An example that came up in this space a few years ago is the tendency of some British historians to blame World War 1 on . . . Britain! See here (Christopher Clark) and here (Niall Ferguson, taking a break from gay-bashing and campus politics).

I don’t think this is political, at least not in a direct sense. I’m guessing most U.S. political journalists are center-left (not a difficult place to be in the U.S., given that publicly objecting to the January 2021 insurrection will automatically put you somewhere in the center or left of the spectrum in this country), Ferguson is on the center-right (or maybe not anymore after that riot), and I have no idea where Clark falls on the political spectrum. I see this more of a general problem that we assign more agency to people who we feel are, or should be, on our side. I guess I do this too sometimes, for example when I get annoyed at practitioners of bad science. I’m a scientist myself, so I think of other people with the “scientist” label as being my sort of person.

I don’t have anything new to add here; my main point is the similarity I see of reporters blaming U.S. political culture on the Democrats to historians blaming WW1 on the British, in both cases just accepting by default the idea that the people on the other side had no choice.

People always have a choice. The complicating factor is that choices are constrained in various ways. In 2021, Republican politicians’ choices are constrained by some combination of public opinion of Republican voters, the rules of the U.S. Senate, and the role of partisan news media. In 1914, German leaders’ choices were constrained by outdated military theories, internal politics, and international alliances. You can blame the constraints and also blame the individual decision makers. But if you’re not careful it’s easy to assign most of the agency to your own side.

Now this is definitely a thing, and I think it has several distinct causes, which come from multiple motives and psychological directions. These include but are not limited to:

(1) The same perverse fatalism/victim-blaming dynamic that for example focuses on blaming an abused woman who is beaten up constantly by her drunken violent husband for not leaving him, as opposed to focusing on the man who is getting drunk and beating her up all the time.

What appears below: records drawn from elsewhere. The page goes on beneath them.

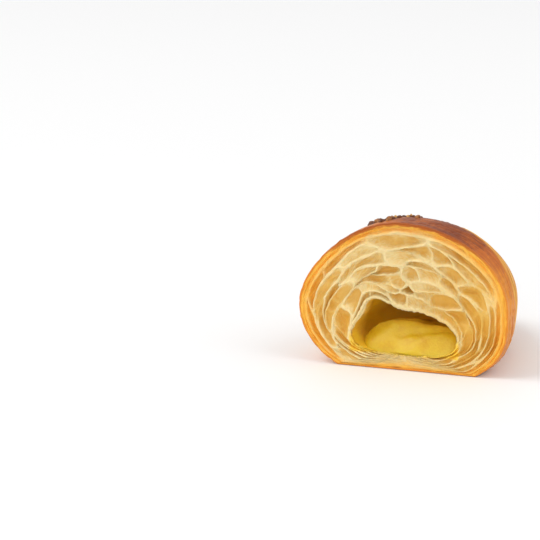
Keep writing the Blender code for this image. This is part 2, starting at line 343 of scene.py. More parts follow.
class Recipe:
    """A material's node tree, written as expressions on its values."""

    MIX_SOCKETS = (0, 6, 7)
    MIX_OUTPUT = 2

    def __init__(self, name: str) -> None:
        """Start a named material with one Principled shader."""
        self.material = bpy.data.materials.new(name)
        self.material.use_nodes = True
        self.tree = self.material.node_tree
        self.shader = self.tree.nodes["Principled BSDF"]
        self._object = self.tree.nodes.new("ShaderNodeTexCoord").outputs["Object"]

    def node(
        self, kind: str, settings: dict[str, Any], links: dict[Any, Any], out: Any = 0
    ) -> Value:
        """Add a node.

        Args:
            kind: The node's type.
            settings: Its own settings, set before its sockets.
            links: A value or a constant for each socket, by name or number.
            out: The output to use.

        Returns:
            The output as a value.
        """
        made = self.tree.nodes.new(kind)
        for name, setting in settings.items():
            setattr(made, name, setting)
        for name, given in links.items():
            if isinstance(given, Value):
                self.tree.links.new(given.socket, made.inputs[name])
            else:
                made.inputs[name].default_value = given
        return Value(self, made.outputs[out])

    def attributes(self, *names: str) -> list[Value]:
        """Numbers that the mesh carries, by name."""
        kind = {"attribute_type": "GEOMETRY"}
        return [
            self.node("ShaderNodeAttribute", {**kind, "attribute_name": name}, {}, "Fac")
            for name in names
        ]

    def noise(self, place: Value, scale: float, detail: float) -> Value:
        """Noise at a place, from 0 to 1 with its middle at 0.5."""
        links = {"Vector": place, "Scale": scale, "Detail": detail}
        return self.node("ShaderNodeTexNoise", {}, links)

    def grain(self, size: float, detail: float = 3.0) -> Value:
        """Noise with lumps of about a size in metres and a number of finer layers."""
        return self.noise(Value(self, self._object), 1 / size, detail)

    def streaks(self, x: Value, y: Value, z: Value) -> Value:
        """Noise on three values of the mesh, with lumps about one unit long in each."""
        place = self.node("ShaderNodeCombineXYZ", {}, {"X": x, "Y": y, "Z": z})
        return self.noise(place, 1.0, 3.0)

    def mixed(self, share: Any, first: Any, second: Any) -> Value:
        """A colour between two colours.

        Args:
            share: How much of the second there is.
            first: A colour or a value.
            second: A colour or a value.

        Returns:
            The mixed colour.
        """
        ends = [end if isinstance(end, Value) else (*end, 1.0) for end in (first, second)]
        links = dict(zip(self.MIX_SOCKETS, (share, *ends)))
        return self.node("ShaderNodeMix", {"data_type": "RGBA"}, links, self.MIX_OUTPUT)

    def plain(self, constants: dict[str, Any]) -> bpy.types.Material:
        """Set what is the same all over the surface and give the material."""
        for name, number in constants.items():
            self.shader.inputs[name].default_value = number
        return self.material

    def finish(
        self, colour: Value, rough: Value, height: Value, depth: float, constants: dict[str, Any]
    ) -> bpy.types.Material:
        """Set the shader's own sockets.

        Args:
            colour: The surface's colour.
            rough: Its roughness.
            height: A height field from 0 to 1 that tilts its normal.
            depth: How high that field's bumps are, in metres.
            constants: Numbers that are the same all over it.

        Returns:
            The finished material.
        """
        bumps = {"Height": height, "Strength": 1.0, "Distance": depth}
        normal = self.node("ShaderNodeBump", {}, bumps, "Normal")
        links = {"Base Color": colour, "Roughness": rough, "Normal": normal}
        for name, value in links.items():
            self.tree.links.new(value.socket, self.shader.inputs[name])
        return self.plain(constants)


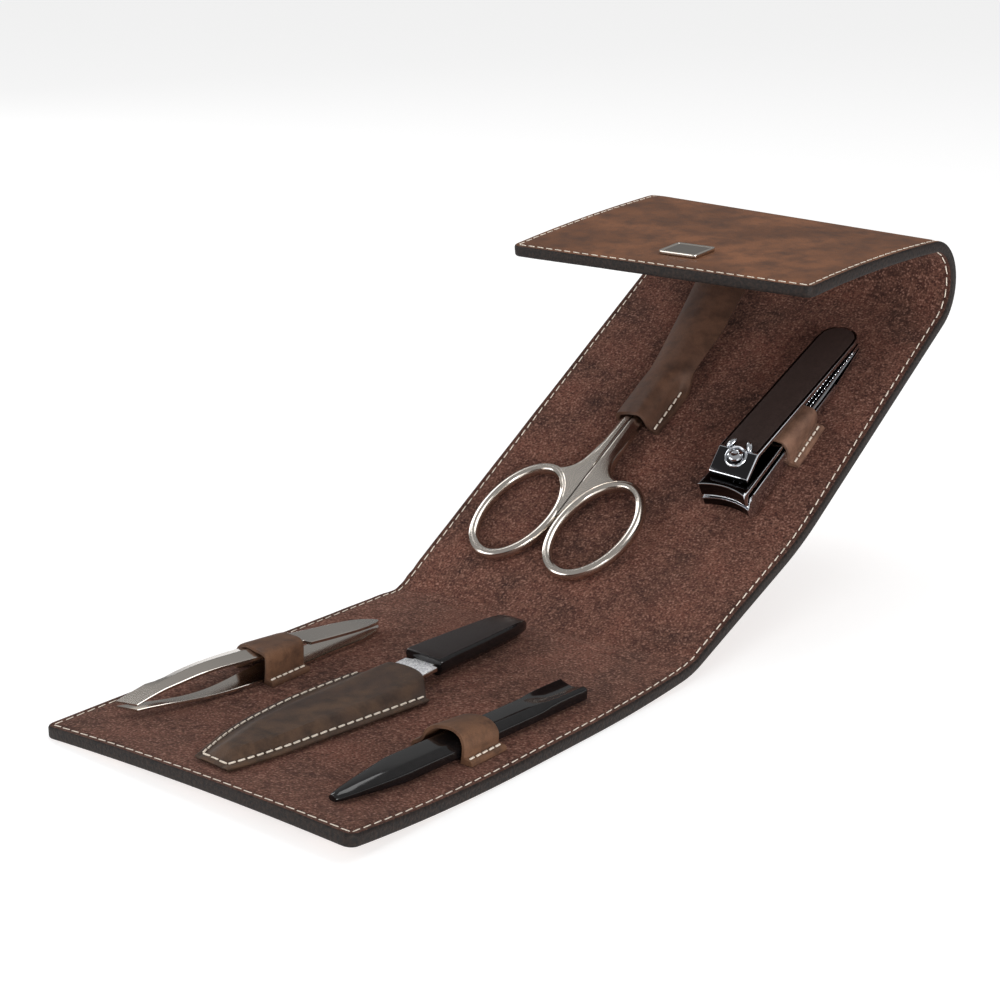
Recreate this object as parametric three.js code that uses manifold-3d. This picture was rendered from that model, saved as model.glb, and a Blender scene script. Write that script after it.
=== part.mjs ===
// Trifold leather manicure case, standing open, with its five tools in their loops.
// Millimetres, +Z up. The origin is under the middle of the lying front panel.
// The case is one leather strip. A place on it is (across, along, height): across from its left
// edge, along from its front edge over the fold and the bend, height above the suede lining.
import * as THREE from 'three';
import { mergeVertices } from 'three/addons/utils/BufferGeometryUtils.js';
import Module from 'manifold-3d';

const wasm = await Module();
wasm.setup();

// Clearances
const glue_line = 0.15;
const seat_gap = 0.3;
const running_gap = 0.35;
const overrun = 5;

// Leather stack
const outer_thickness = 2;
const board_thickness = 0.7;
const board_border = 4;
const lining_thickness = 0.95;
const strap_thickness = 1.1;
const corner_radius = 2.5;
const stack = outer_thickness + glue_line + lining_thickness;

// Tweezers
const tweezers_length = 74;
const tweezers_width = 8.4;
const tweezers_tip_width = 3.5;
const tweezers_tip_slant = 3.9;
const tweezers_tip_rise = 1.2;
const tweezers_rise_share = 0.6;
const tweezers_height = 5.6;
const tweezers_end_height = 3.3;
const tweezers_arm_thickness = 1.1;
const tweezers_weld_length = 7;
const tweezers_tip_gap = 0.8;
const tweezers_skew = 6.5;
const tweezers_tip_margin = 12;

// Nail file
const file_length = 95;
const file_handle_length = 33;
const file_handle_front_width = 11;
const file_handle_rear_width = 8;
const file_handle_height = 4.6;
const file_handle_chamfer = 1.3;
const file_tang_length = 12;
const blade_below_middle = 1.1;
const blade_width = 9.6;
const blade_thickness = 1;
const blade_point_length = 26;
const blade_point_width = 3;

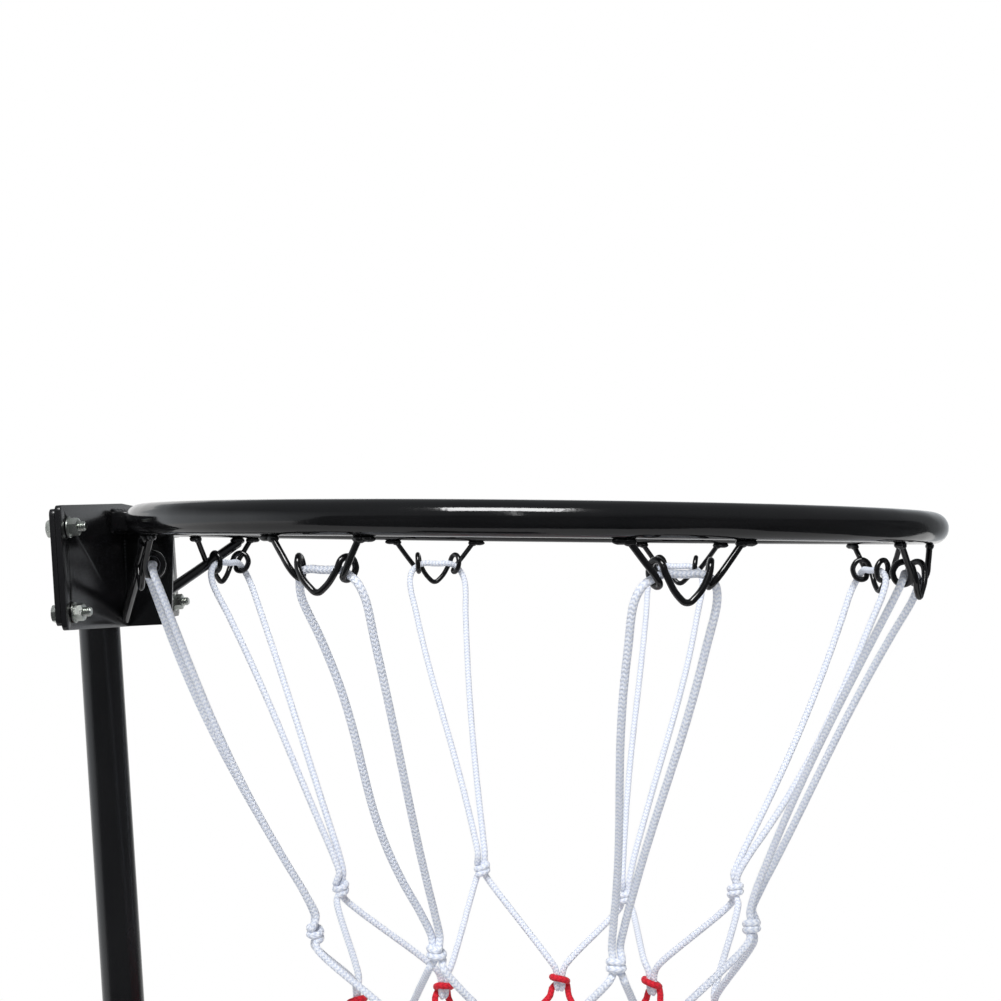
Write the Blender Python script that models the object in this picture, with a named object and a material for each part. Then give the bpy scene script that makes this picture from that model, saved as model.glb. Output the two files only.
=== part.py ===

This mentality is especially evident in elite media treatment of Donald Trump. Trump tried to overthrow the government via a seditious coup attempt, carried out in full public view, and is now currently begging, also in full public view, Vladimir Putin to release the supposedly damaging information the war criminal dictator possesses regarding Joe Biden’s son. This treasonous insanity would get Trump imprisoned in a moderately well-functioning society, but it’s pretty much taken for granted in the elite media framing of all this that that’s just how Trump is, so what’s even the point of focusing on any of it? (I don’t know . . . maybe enforcing the law? Garland? Garland?).

(2) Infantiliztion/depersonalization of the Other. “Those people” are just “that way,” while “we” ought to have higher expectations of ourselves.

(3) Reverse partisanship/reverse nationalism. By this I mean a distinct psychological type that is far more committed to despising one’s own tribe than to any positive allegiance. It’s kind of an inverted jingoism, where the same blind credulity and severe bias of the ultra-nationalist is applied to one’s own side, except in reverse. See for example how Glenn Greenwald’s only political principle is that the United States is the source of all evil in the world, and that therefore nobody else is ever responsible for anything, most particularly someone like Vladimir Putin.

Orwell:

It is also worth emphasizing once again that nationalist feeling can be purely negative. There are, for example, Trotskyists who have become simply enemies of the U.S.S.R. without developing a corresponding loyalty to any other unit. When one grasps the implications of this, the nature of what I mean by nationalism becomes a good deal clearer. A nationalist is one who thinks solely, or mainly, in terms of competitive prestige. He may be a positive or a negative nationalist – that is, he may use his mental energy either in boosting or in denigrating – but at any rate his thoughts always turn on victories, defeats, triumphs and humiliations. He sees history, especially contemporary history, as the endless rise and decline of great power units, and every event that happens seems to him a demonstration that his own side is on the up-grade and some hated rival is on the down-grade. But finally, it is important not to confuse nationalism with mere worship of success. The nationalist does not go on the principle of simply ganging up with the strongest side. On the contrary, having picked his side, he persuades himself that it is the strongest, and is able to stick to his belief even when the facts are overwhelmingly against him.

Ultimately I think there’s a complex relationship between these various factors, that produces among other things reactionary centrism, red-brown alliances, etc.

But it all comes down to the same tendency that Gelman comments on in his post.